With the Persians fire was an object of worship from the earliest times, under the name of Amanus, and Mithas; and it is retained as such at this day by the Geberrs, Gaurs, Guebres, or Ghebers, a sect of Indian philosophers. Pottinger says, “At the city of Yezd, in Persia, which is distinguished by the appellation of the Darûb Abadut, or seat of Religion, the Guebres are permitted to have an Atush Kudu, or Fire Temple (which, they assert, has had the sacred fire in it since the days of Zoroaster), in their own compartment of the city; but for this indulgence they are indebted to the avarice, not the tolerance of the Persian government, which taxes them at twenty-five rupees each man.” Hanway informs us, that the Ghebers suppose the throne of the Almighty is seated in the sun, and hence their worship of that luminary. “As to fire,” says Grose, “the Ghebers place the spring-head of it in that globe of fire, the sun, by them called Mithras, or Mihir, to which they pay the highest reverence, in gratitude for the manifold benefits flowing from his ministerial omniscience. But they are so far from confounding the subordination of the servant with the majesty of the Creator, that they not only attribute no sort of sense or reasoning to the sun or fire, in any of its operations, but consider it as a purely passive blind instrument, directed and governed by the immediate impression on it of the will of God; but they do not even give that luminary, all glorious as it is, more than the second rank among his works, reserving the first for the stupendous production of the Divine power, the mind of man.” The temples are generally built over subterraneous fires. Rabbi Benjamin observes, “Early in the morning, they (the Parsees or Ghebers of Ouham) go in crowds to pay their devotions to the sun, to whom upon all the altars are spheres consecrated, made by magic, resembling the circles of the sun; and, when the sun rises, these orbs seem to be inflamed, and turn round with a great noise. Every one has a censer in his hands, and offers incense to the sun.”

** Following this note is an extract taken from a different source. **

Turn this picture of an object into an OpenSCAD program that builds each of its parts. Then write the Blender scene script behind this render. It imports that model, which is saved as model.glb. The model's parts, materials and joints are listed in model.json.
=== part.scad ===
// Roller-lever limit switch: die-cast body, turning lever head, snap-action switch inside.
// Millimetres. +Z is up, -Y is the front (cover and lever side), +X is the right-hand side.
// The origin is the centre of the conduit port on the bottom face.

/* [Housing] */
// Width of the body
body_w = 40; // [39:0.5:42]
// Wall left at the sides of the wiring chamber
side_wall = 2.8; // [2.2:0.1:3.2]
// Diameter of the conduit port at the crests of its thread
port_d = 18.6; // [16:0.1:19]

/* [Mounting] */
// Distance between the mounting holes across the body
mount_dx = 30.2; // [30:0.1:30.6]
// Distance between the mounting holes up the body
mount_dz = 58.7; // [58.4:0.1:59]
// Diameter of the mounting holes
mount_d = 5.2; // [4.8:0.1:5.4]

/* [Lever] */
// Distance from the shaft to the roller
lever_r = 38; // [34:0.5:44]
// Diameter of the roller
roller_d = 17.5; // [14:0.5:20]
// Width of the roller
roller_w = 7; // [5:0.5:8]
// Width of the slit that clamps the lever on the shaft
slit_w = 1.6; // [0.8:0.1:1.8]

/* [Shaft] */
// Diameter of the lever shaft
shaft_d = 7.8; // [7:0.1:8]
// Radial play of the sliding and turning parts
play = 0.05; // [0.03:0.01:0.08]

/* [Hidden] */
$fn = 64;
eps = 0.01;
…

It is not a little surprising that the descendants of faithful Abraham, taken into covenant with God, should fall under the influence of this idolatrous worship! The apostasy of the Israelites in the wilderness from the true God to the golden calf, was occasioned by a previous attachment to the sacred rites of the Egyptian idolatry. And the calves which were afterwards set up in Dan and Bethel, were probably derived from the same source. The Israelites were not only cautioned against this worship, but, if the charge of idolatry brought against an Israelite was proved by unequivocal facts and competent witnesses, it affected his life. Such was the progress of this idolatrous worship among this people at one period, that Josiah, king of Judah, took away out of the temple of the Lord the horses, and burned the chariots, which the kings, his predecessors, had consecrated to the sun. Job, in allusion to this vile worship, says, “If I beheld the sun when it shined, or the moon walking in brightness; if my heart hath been secretly enticed, or my mouth hath kissed my hand:[119] this also were an iniquity to be punished by the judge: for I should have denied the God that is above.” Ezekiel, in a vision, saw “at the door of the temple of the Lord, between the porch and the altar, about five and twenty men, with their backs toward the temple of the Lord, and their faces toward the east: and they worshipped the sun toward the east,” in imitation of the Egyptians, Persians, and other Eastern nations.
While the heathen have thus paid idolatrous worship to the sun, some persons, believing in the truth of revealed religion, have entertained strange notions concerning this luminary. It is remarkable, observes a polite writer, that whilst some of the ancients imagined the sun to be the seat of future blessedness, from Psal. xix, 14, “He set his tabernacle in the sun,” a Mr. Swinden, among the moderns, endeavors to prove that hell is seated in the sun, chiefly pleading that this is the grand repository of fire; that its horrible face, viewed by a telescope, suits the description given of the burning lake; and that being in the centre of the system, it might be properly said that wicked men were cast down into it. But these are mere hypotheses, and unworthy of serious consideration.